→ **Records to process**
----
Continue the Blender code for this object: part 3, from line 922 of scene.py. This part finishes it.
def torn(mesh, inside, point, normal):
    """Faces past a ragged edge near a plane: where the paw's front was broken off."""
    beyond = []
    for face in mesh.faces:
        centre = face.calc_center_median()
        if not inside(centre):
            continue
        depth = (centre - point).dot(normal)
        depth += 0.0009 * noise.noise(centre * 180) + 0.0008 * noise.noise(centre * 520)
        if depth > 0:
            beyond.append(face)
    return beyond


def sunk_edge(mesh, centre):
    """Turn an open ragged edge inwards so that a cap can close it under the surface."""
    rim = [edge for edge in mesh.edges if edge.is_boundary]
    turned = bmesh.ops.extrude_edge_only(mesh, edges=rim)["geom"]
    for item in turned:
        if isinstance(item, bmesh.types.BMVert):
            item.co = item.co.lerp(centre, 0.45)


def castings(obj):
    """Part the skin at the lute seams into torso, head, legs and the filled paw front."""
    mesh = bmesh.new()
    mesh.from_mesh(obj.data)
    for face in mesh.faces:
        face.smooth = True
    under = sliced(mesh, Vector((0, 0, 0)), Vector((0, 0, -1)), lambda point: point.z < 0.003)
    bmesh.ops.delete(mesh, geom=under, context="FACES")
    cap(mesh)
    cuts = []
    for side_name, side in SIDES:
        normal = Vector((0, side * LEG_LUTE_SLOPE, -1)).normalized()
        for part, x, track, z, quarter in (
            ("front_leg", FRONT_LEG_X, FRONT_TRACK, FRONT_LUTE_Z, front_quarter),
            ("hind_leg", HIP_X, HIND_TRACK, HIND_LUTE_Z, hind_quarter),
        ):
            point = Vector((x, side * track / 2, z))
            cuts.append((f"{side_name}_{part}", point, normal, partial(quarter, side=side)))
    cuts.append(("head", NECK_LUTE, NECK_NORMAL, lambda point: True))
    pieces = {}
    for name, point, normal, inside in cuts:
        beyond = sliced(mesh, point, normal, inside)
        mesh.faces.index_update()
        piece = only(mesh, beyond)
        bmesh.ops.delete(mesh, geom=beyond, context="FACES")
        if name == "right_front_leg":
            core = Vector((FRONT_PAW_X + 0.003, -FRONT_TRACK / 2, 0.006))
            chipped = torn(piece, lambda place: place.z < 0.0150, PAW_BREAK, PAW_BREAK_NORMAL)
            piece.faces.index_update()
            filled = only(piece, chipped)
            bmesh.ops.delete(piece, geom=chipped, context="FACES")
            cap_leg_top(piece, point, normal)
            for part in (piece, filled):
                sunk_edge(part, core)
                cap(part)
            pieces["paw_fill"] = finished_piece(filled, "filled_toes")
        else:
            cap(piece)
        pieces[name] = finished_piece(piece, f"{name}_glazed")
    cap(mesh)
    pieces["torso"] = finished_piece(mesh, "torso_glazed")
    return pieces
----
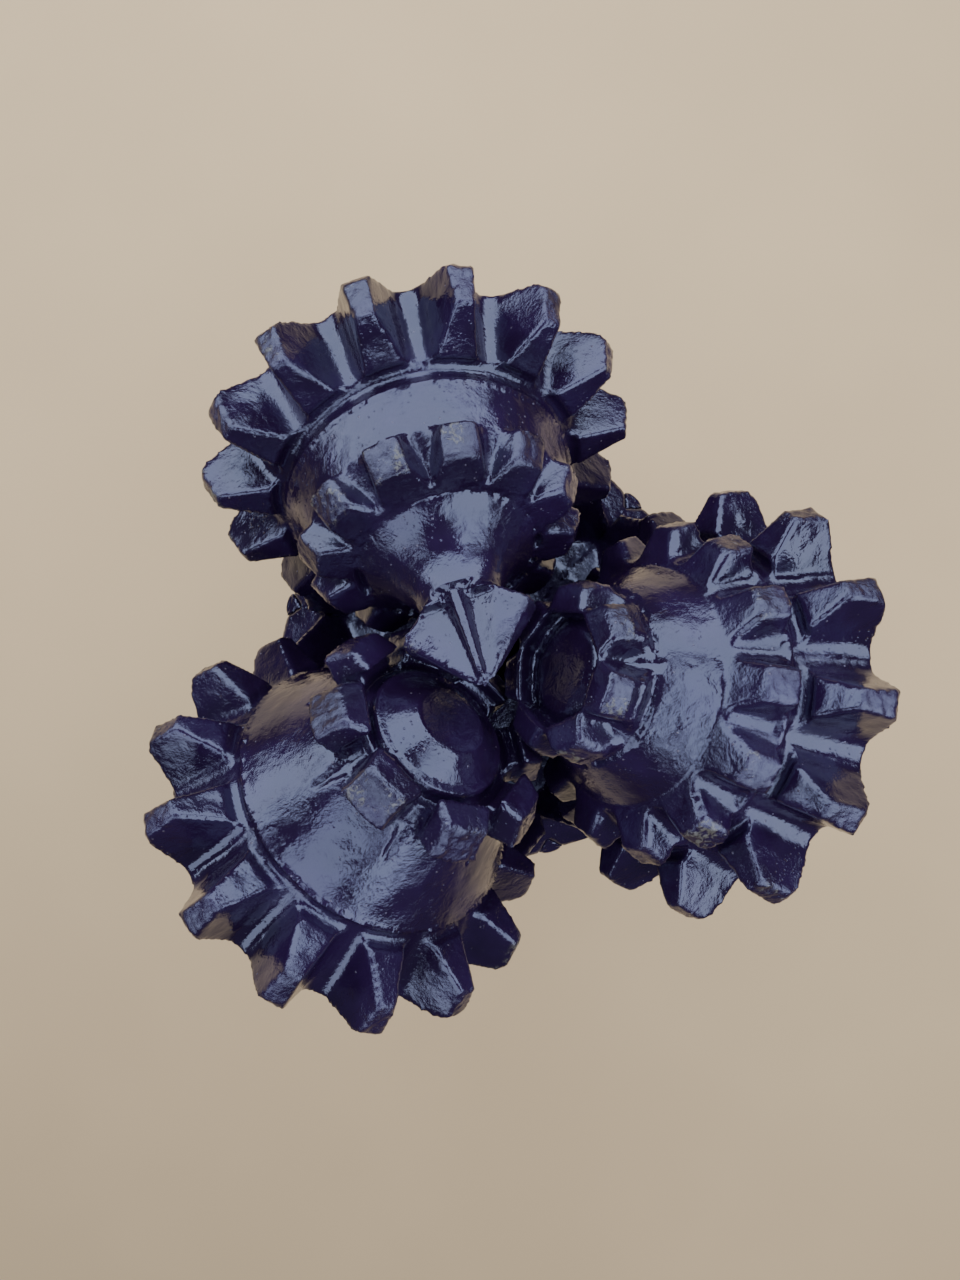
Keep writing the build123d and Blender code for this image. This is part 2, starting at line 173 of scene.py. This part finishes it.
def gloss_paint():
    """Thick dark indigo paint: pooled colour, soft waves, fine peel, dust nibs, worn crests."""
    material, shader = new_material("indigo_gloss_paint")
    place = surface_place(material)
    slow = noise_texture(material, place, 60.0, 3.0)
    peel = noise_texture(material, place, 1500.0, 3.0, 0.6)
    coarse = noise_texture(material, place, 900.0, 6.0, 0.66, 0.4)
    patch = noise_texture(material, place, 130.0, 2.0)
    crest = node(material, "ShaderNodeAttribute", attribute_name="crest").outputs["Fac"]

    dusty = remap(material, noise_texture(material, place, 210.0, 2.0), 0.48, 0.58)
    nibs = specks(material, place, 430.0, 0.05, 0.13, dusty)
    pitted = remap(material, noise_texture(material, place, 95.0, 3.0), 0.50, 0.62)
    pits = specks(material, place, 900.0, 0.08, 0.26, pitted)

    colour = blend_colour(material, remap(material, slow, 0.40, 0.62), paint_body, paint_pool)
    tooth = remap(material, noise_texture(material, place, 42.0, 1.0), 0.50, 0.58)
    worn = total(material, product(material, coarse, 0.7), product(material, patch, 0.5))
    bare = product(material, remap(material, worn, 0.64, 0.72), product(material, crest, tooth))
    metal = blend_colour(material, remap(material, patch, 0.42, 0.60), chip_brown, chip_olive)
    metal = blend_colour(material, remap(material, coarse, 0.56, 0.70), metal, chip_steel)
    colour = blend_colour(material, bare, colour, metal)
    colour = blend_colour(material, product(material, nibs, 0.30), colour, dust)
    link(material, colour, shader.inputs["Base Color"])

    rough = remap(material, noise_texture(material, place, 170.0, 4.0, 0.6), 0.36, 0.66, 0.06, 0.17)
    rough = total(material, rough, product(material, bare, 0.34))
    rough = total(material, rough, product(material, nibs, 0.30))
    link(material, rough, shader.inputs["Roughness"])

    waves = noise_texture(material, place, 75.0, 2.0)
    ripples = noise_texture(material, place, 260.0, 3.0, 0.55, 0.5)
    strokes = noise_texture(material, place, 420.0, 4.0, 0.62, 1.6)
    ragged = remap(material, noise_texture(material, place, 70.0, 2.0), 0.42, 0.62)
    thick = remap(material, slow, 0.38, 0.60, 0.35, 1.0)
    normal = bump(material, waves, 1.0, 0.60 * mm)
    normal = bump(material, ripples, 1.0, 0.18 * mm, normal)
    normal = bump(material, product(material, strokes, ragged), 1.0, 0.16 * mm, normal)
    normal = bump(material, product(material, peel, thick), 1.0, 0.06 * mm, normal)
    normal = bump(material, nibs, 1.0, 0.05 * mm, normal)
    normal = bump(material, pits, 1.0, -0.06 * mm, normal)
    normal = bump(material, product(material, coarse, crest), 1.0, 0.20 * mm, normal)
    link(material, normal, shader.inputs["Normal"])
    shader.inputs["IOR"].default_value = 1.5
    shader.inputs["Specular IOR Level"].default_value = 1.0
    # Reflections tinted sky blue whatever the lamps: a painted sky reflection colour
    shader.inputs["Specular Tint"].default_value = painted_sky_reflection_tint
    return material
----
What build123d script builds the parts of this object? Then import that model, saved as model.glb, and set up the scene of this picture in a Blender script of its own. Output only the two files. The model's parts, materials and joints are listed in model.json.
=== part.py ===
----
Using the entries above, repeat only the lines from the one containing "Keep writing the" through the one containing "pits = specks(material, place, 900.0, 0.08, 0.26, pitted)", end lines included.

→ **Task output**
Keep writing the build123d and Blender code for this image. This is part 2, starting at line 173 of scene.py. This part finishes it.
def gloss_paint():
    """Thick dark indigo paint: pooled colour, soft waves, fine peel, dust nibs, worn crests."""
    material, shader = new_material("indigo_gloss_paint")
    place = surface_place(material)
    slow = noise_texture(material, place, 60.0, 3.0)
    peel = noise_texture(material, place, 1500.0, 3.0, 0.6)
    coarse = noise_texture(material, place, 900.0, 6.0, 0.66, 0.4)
    patch = noise_texture(material, place, 130.0, 2.0)
    crest = node(material, "ShaderNodeAttribute", attribute_name="crest").outputs["Fac"]

    dusty = remap(material, noise_texture(material, place, 210.0, 2.0), 0.48, 0.58)
    nibs = specks(material, place, 430.0, 0.05, 0.13, dusty)
    pitted = remap(material, noise_texture(material, place, 95.0, 3.0), 0.50, 0.62)
    pits = specks(material, place, 900.0, 0.08, 0.26, pitted)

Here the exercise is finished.